I’m seeing The 40 year-old Virgin this evening, at which point I’ll fully consider Henry Cabot Beck’s claim
about costar Catherine Keener in Sunday’s N.Y. Daily News, to wit: “Few actresses can step into a high-testosterone comedy and single-handedly turn it into a heartfelt experience, but that’s what Keener does [here].” This is another film that has been all but killed by the trailer giving away what feels like too many of the gags and then cutting and compressing them so severely that they’re not even faintly funny. Paul Rudd and two other guys try to get the virginal Steve Carrell laid, and he endures several horrible dates and other misfortunes before things finally go right with Keener’s character…right? Having seen the trailer something like eight or nine times, I’m half-convinced there’s almost nothing the full-length feature can do or show me that I haven’t already digested or smirked at. It feels used up, like I’ve already seen it on an airplane.

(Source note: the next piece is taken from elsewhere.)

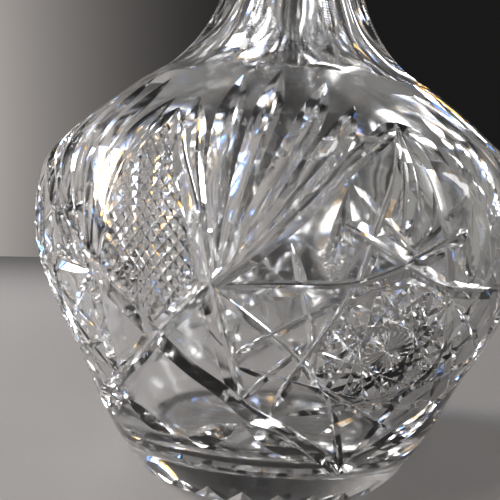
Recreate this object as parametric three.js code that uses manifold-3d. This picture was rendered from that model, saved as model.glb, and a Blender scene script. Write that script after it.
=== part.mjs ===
// Cut crystal decanter: a one-piece blown and cut vessel, and its loose ground-glass stopper.
// Millimetres, +Z up. The origin is the centre of the foot, on the surface that the decanter stands on.
import * as THREE from 'three';
import { mergeVertices } from 'three/addons/utils/BufferGeometryUtils.js';
import Module from 'manifold-3d';

const wasm = await Module();
wasm.setup();

// ---------- driving dimensions of the vessel ----------
const FOOT_RADIUS = 42.3;
const FOOT_CHAMFER = 0.8;
const STANDING_RING_WIDTH = 7;
const UNDERSIDE_RECESS = 1.6;
const SHOULDER_RING_Z = 109.5;
const SHOULDER_RING_RADIUS = 46.9;
const LIP_Z = 204;
const LIP_RADIUS = 25;
const LIP_ROUND = 1.6;
// Height and radius of the outside, from the foot to just below the lip.
const OUTSIDE_STATIONS = [
  [4, 44.7], [14, 50.6], [30, 57.9], [48, 66.8], [62, 71.8], [73, 72.5], [84, 71.2], [92, 66.0],
  [100, 57.8], [SHOULDER_RING_Z, SHOULDER_RING_RADIUS], [118, 35.5], [130, 26.4], [145, 20.7],
  [165, 18.0], [184, 19.3], [197, 22.7],
];
// Height and radius of the hollow, from its floor up to the foot of the ground seat.
const BORE_RADIUS = 10.6;
const HOLLOW_FLOOR_Z = 10;
const HOLLOW_STATIONS = [
  [HOLLOW_FLOOR_Z, 22], [11.5, 35], [18, 43], [32, 50.6], [48, 58.2], [62, 62.8], [73, 63.8], [84, 62.4],
  [92, 57.5], [100, 48.8], [109, 37], [118, 25], [128, 16], [140, 11.8],
];

// ---------- ground seat, and the stopper that fits it ----------
const SEAT_LENGTH = 27;
const SEAT_TAPER = 1 / 14;
const SEAT_GAP = 0.3;
const COLLAR_RADIUS = 15.5;
const COLLAR_HEIGHT = 4.5;
const COLLAR_ROUND = 1.2;
const WAIST_RADIUS = 9;
const WAIST_HEIGHT = 6;
const SHANK_LIFT = 1;
const SHANK_FOOT_BEVEL = 1;
const FINIAL_RADIUS = 23;
const FINIAL_CROWN_RADIUS = 9.5;
const FINIAL_SEAT_DROP = 0.86 * FINIAL_RADIUS;

// ---------- cutting ----------
const REPEATS = 4;
const FLUTES = 8;
const FLUTE_DEPTH_SHARE = 0.085;
const FLUTE_LAND = 0.34;
const FLUTE_STEP_HEIGHT = 1.4;
const FLUTE_TOP_Z = 192;
const FLUTE_FADE = 8;
const PATTERN_START = -22.5;
const MITRE_CLEARANCE = 3.5;
const MITRE_RUN_OUT = 0.04;
const BASE_STAR_RAYS = 24;
const BASE_STAR_INNER = 6;
const BASE_STAR_RADIUS = 34;
const BASE_STAR_SLOPE = 0.6;
const BASE_STAR_FILL = 0.88;

// ---------- mesh resolution ----------
const SEGMENTS = 48;
const OUTSIDE_STEPS = 22;
const HOLLOW_STEPS = 10;
const STOPPER_SEGMENTS = 32;
const FINIAL_STEPS = 12;
const OUTLINE_POINTS = 400;
const MERGE_DISTANCE = 1e-4;

const radians = THREE.MathUtils.degToRad;

// ---------- solids ----------

// A merged, position-only copy of a geometry, as a manifold solid with its faces pointing out.
function toSolid(geometry) {
  const bare = geometry.toNonIndexed();
  bare.deleteAttribute('normal');
  bare.deleteAttribute('uv');
  const merged = mergeVertices(bare, MERGE_DISTANCE);
  const make = (triangles) => new wasm.Manifold(new wasm.Mesh({
    numProp: 3,
    vertProperties: new Float32Array(merged.attributes.position.array),
    triVerts: new Uint32Array(triangles),
  }));
  const triangles = [];
  const index = merged.index.array;
  for (let i = 0; i < index.length; i += 3) {
    const [a, b, c] = [index[i], index[i + 1], index[i + 2]];
    if (a !== b && b !== c && c !== a) triangles.push(a, b, c);
  }
  const solid = make(triangles);
  return solid.volume() > 0 ? solid : make(triangles.reverse());
}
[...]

Broadway’s latest jukebox musical — Don Scardino’s Lennon — opened last night and, as expected, was critically savaged. Lennon’s widow Yoko Ono had her hands all over this, and if you know how things usually work you know any kind of tribute piece (movie, stage musical) about a deceased artist that’s been approved by a surviving wife of family member will always be maudlin. I love Ben Brantley’s opening graph in his New York Times review: “In the immortal words of Yoko ono, ‘Aieeeee!’ A fierce primal scream — of the kind Ms. Ono is famous for as a performance and recording artist — is surely the healthiest response to the agony of Lennon, the jerry-built musical shrine that opened last night at the Broadhust theatre.” Oh, and I learned from this review that “lucullan,” an adjective, means “lavish, luxurious, or relating to Lucullus or his luxurious banquets.”
This originated around 7.25, but a Lebanon-based blogger named Matthew who doesn’t like readers to know his last name (“Matthew in Beirut”) has posted a series of frame captures taken from a worse-than-usual bootleg DVD of Revenge of the Sith, and it has some English-to-Chinese and then back-to-English subtitles that are quite…uh, well, idiotic but funny.